____ GIVEN INFORMATION

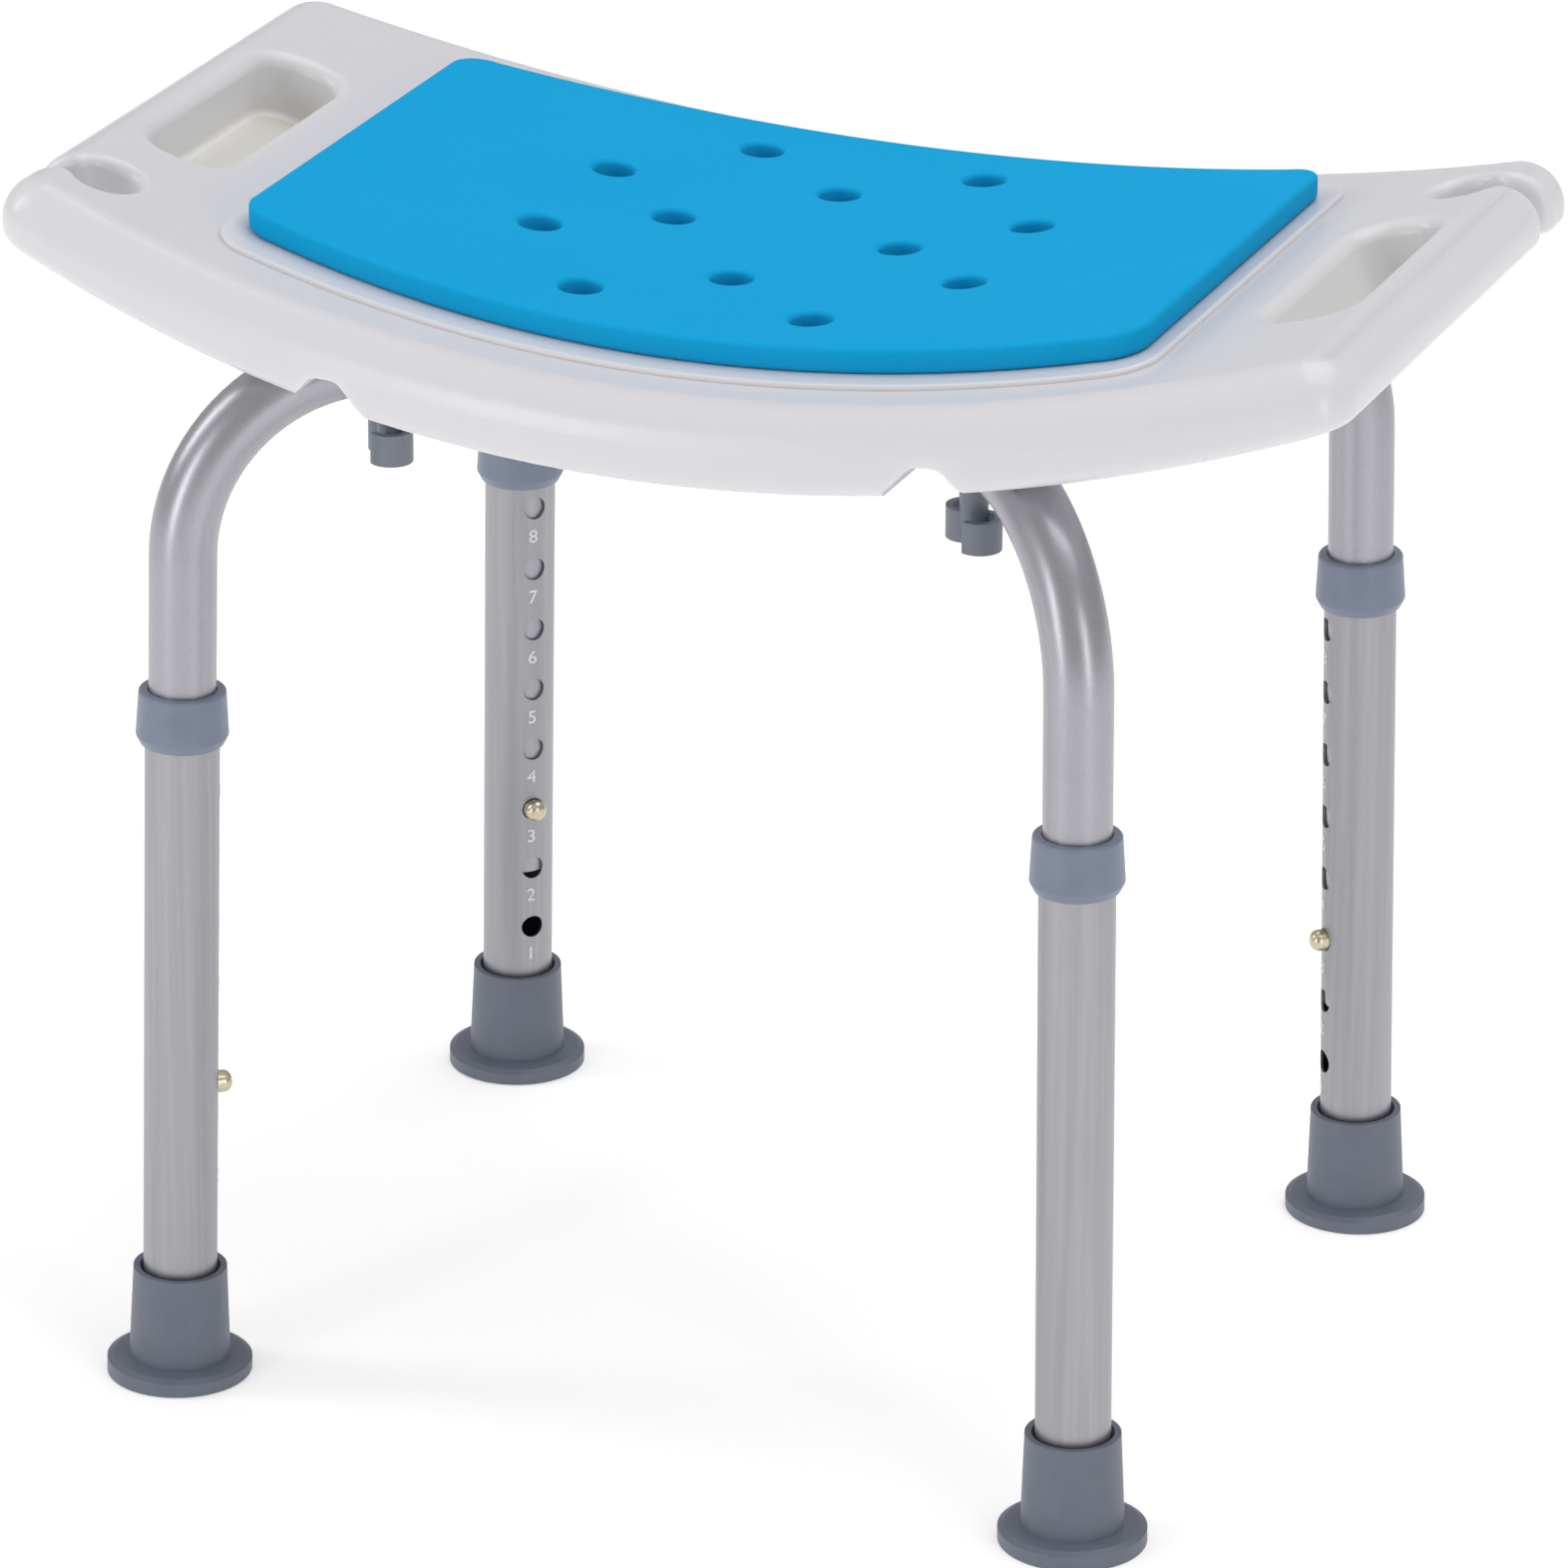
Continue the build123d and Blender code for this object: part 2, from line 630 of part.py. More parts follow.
def make_wing_knob(corner):
    """Hand knob: a round hub that carries a ribbon curled into an S."""
    hub_top = ARM_HEIGHT - UPPER_DIAMETER / 2 - RUNNING_GAP
    ribbon_plane = Plane(bolt_point(corner, KNOB_BOTTOM)).rotated((0, 0, KNOB_TURNS[corner]))
    with BuildPart() as knob:
        with BuildSketch(ribbon_plane):
            with BuildLine():
                CenterArc((0, -WING_LOOP_RADIUS), WING_LOOP_RADIUS, 90, -WING_SWEEP)
                CenterArc((0, WING_LOOP_RADIUS), WING_LOOP_RADIUS, 270, -WING_SWEEP)
            trace(line_width=WING_WALL)
        extrude(amount=WING_HEIGHT)
        with BuildSketch(Plane(bolt_point(corner, HUB_BOTTOM))):
            Circle(HUB_BOTTOM_DIAMETER / 2)
        with BuildSketch(Plane(bolt_point(corner, hub_top))):
            Circle(HUB_TOP_DIAMETER / 2)
        loft()
        with BuildSketch(Plane(bolt_point(corner, STUD_BOTTOM))):
            Circle(STUD_DIAMETER / 2 + FIT_GAP)
        extrude(amount=hub_top - STUD_BOTTOM, mode=Mode.SUBTRACT)
    return knob.part


def make_knob_stud(corner):
    """Threaded rod moulded into the knob, drawn at its nominal diameter."""
    bottom = STUD_BOTTOM + FIT_GAP
    top = ARM_HEIGHT + UPPER_DIAMETER / 2 + INSERT_LENGTH - 1
    with BuildPart() as stud:
        with BuildSketch(Plane(bolt_point(corner, bottom))):
            Circle(STUD_DIAMETER / 2)
        extrude(amount=top - bottom)
        chamfer(stud.edges().sort_by(Axis.Z)[-1], STUD_CHAMFER)
    return stud.part


def make_thread_inserts():
    """Four brass nuts moulded into the seat, one above each arm."""
    bottom = ARM_HEIGHT + UPPER_DIAMETER / 2 + CHANNEL_GAP
    with BuildPart() as inserts:
        for x, y in bolt_points():
            with BuildSketch(Plane((x, y, bottom))):
                Circle(INSERT_DIAMETER / 2)
                Circle(INSERT_BORE / 2, mode=Mode.SUBTRACT)
            extrude(amount=INSERT_LENGTH - FIT_GAP)
    return inserts.part


def save(part, name):
    """Label a finished piece and write it out."""
    part.label = name
    export_step(part, f"parts/{name}.step")


os.makedirs("parts", exist_ok=True)
save(make_seat_shell(), "seat_shell")
save(make_foam_pad(), "foam_pad")
save(make_thread_inserts(), "thread_inserts")
for corner in CORNERS:
    save(make_upper_leg(corner), f"upper_leg_{corner}")
    save(make_lower_tube(corner), f"lower_tube_{corner}")
    save(make_collar(corner), f"collar_{corner}")
    save(make_boot(corner), f"boot_{corner}")
    save(make_push_button(corner), f"push_button_{corner}")
    save(make_button_spring(corner), f"button_spring_{corner}")
    save(make_wing_knob(corner), f"wing_knob_{corner}")
    save(make_knob_stud(corner), f"knob_stud_{corner}")
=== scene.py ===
"""Shower stool: materials, foam pad, stamped numbers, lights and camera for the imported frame."""

import json
from math import cos, pi, radians, sin, sqrt

import bmesh
import bpy
from mathutils import Matrix, Vector

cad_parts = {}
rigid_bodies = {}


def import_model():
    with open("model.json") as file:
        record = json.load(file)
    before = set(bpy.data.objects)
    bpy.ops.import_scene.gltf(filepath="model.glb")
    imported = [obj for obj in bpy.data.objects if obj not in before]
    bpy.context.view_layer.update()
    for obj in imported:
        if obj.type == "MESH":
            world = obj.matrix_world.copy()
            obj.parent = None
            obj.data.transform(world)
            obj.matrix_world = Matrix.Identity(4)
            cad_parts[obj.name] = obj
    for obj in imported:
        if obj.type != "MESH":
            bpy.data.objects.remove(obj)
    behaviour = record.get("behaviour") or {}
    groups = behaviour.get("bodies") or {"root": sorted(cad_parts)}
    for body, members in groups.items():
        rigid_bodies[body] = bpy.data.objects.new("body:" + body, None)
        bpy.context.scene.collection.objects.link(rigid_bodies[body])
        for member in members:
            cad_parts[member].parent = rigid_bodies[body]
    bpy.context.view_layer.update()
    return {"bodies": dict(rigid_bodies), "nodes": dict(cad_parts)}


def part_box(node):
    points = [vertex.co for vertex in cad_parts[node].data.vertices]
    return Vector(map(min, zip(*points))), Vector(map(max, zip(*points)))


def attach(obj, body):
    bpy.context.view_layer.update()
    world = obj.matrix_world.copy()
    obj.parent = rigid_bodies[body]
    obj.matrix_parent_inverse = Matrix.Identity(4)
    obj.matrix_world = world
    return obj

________

**EXERCISE OBJECTIVE**
In the listing above, reproduce the first line and each one after it through the line that contains "return knob.part".

**EXERCISE ANSWER**
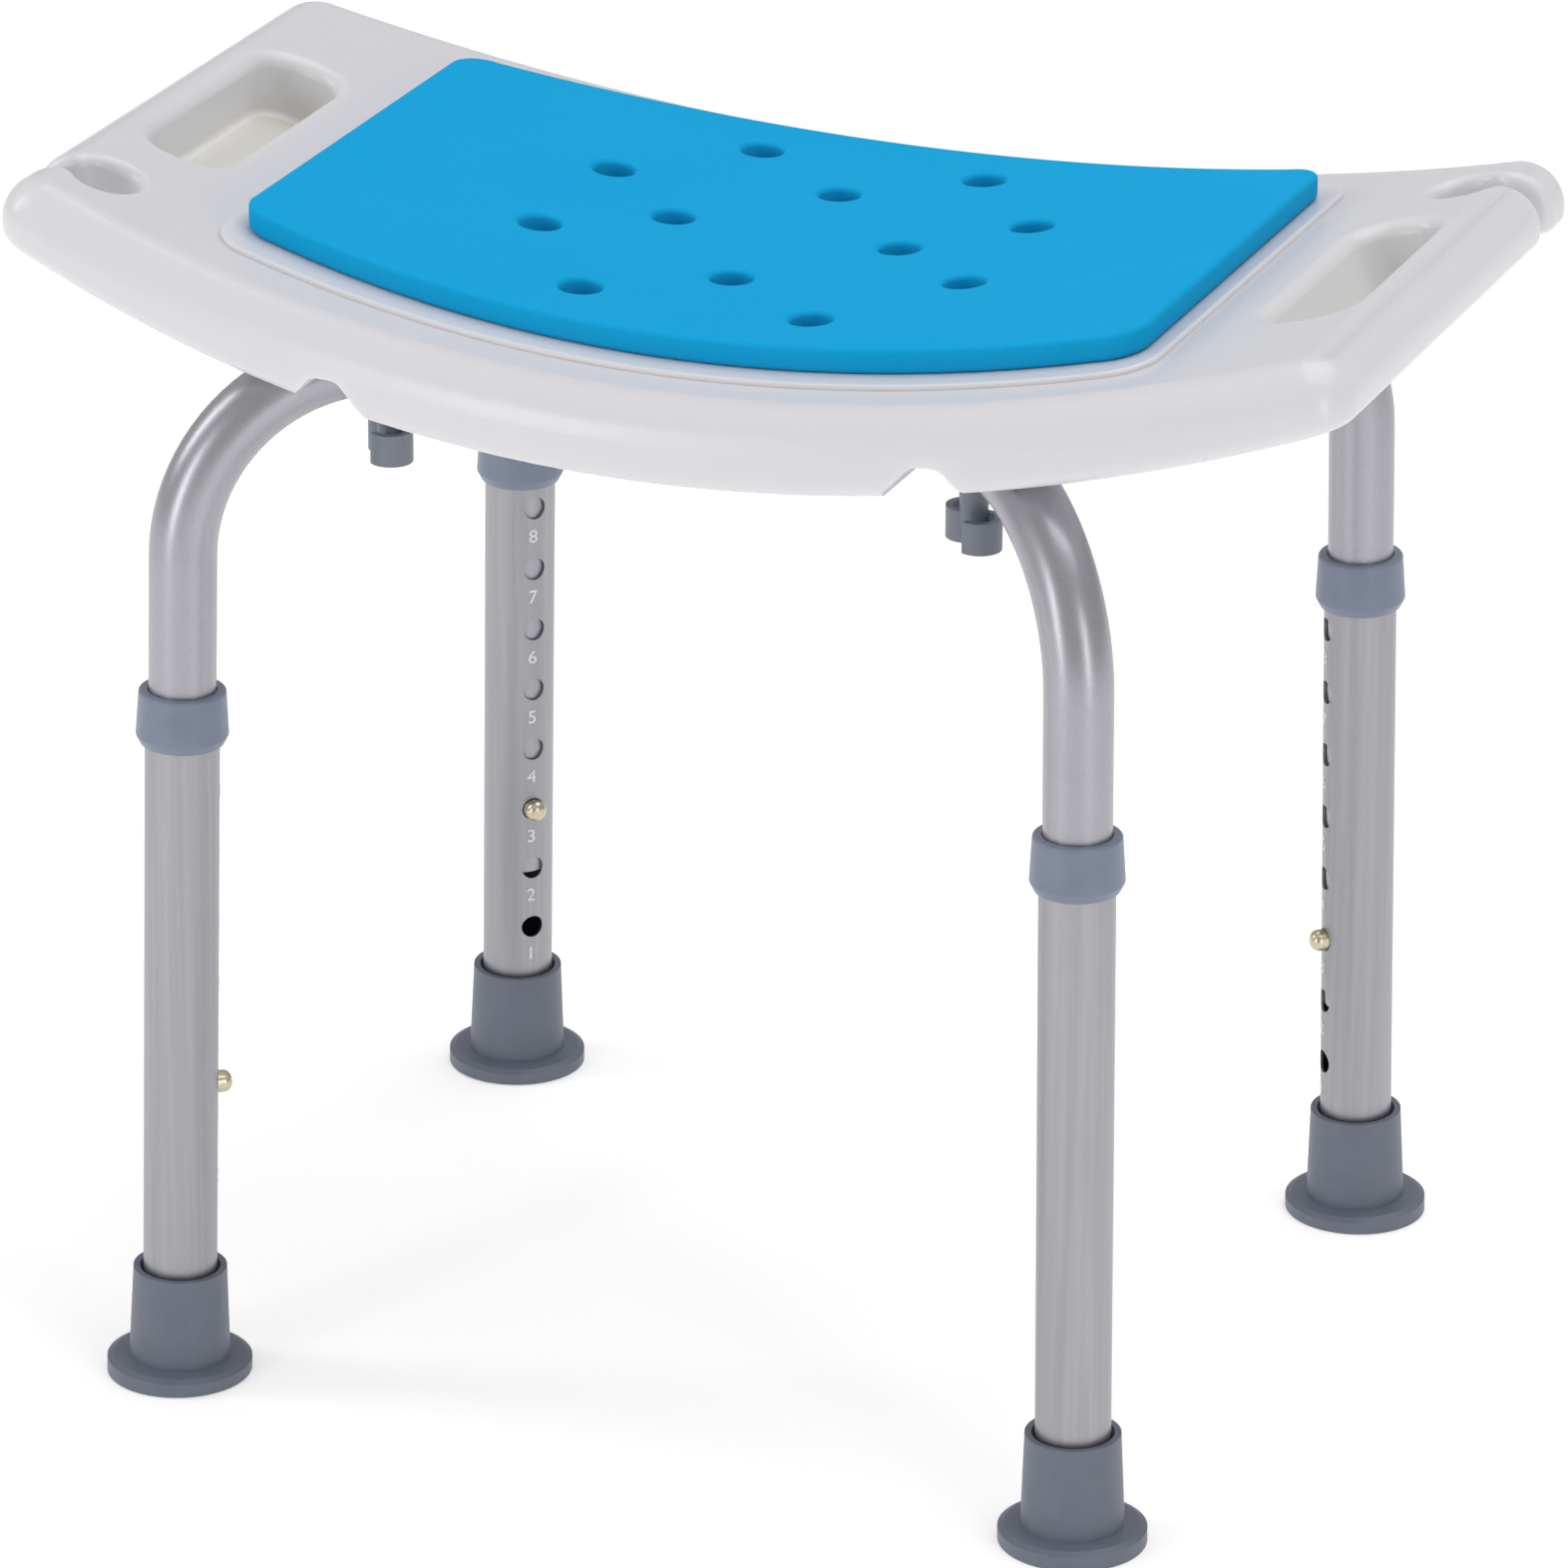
Continue the build123d and Blender code for this object: part 2, from line 630 of part.py. More parts follow.
def make_wing_knob(corner):
    """Hand knob: a round hub that carries a ribbon curled into an S."""
    hub_top = ARM_HEIGHT - UPPER_DIAMETER / 2 - RUNNING_GAP
    ribbon_plane = Plane(bolt_point(corner, KNOB_BOTTOM)).rotated((0, 0, KNOB_TURNS[corner]))
    with BuildPart() as knob:
        with BuildSketch(ribbon_plane):
            with BuildLine():
                CenterArc((0, -WING_LOOP_RADIUS), WING_LOOP_RADIUS, 90, -WING_SWEEP)
                CenterArc((0, WING_LOOP_RADIUS), WING_LOOP_RADIUS, 270, -WING_SWEEP)
            trace(line_width=WING_WALL)
        extrude(amount=WING_HEIGHT)
        with BuildSketch(Plane(bolt_point(corner, HUB_BOTTOM))):
            Circle(HUB_BOTTOM_DIAMETER / 2)
        with BuildSketch(Plane(bolt_point(corner, hub_top))):
            Circle(HUB_TOP_DIAMETER / 2)
        loft()
        with BuildSketch(Plane(bolt_point(corner, STUD_BOTTOM))):
            Circle(STUD_DIAMETER / 2 + FIT_GAP)
        extrude(amount=hub_top - STUD_BOTTOM, mode=Mode.SUBTRACT)
    return knob.part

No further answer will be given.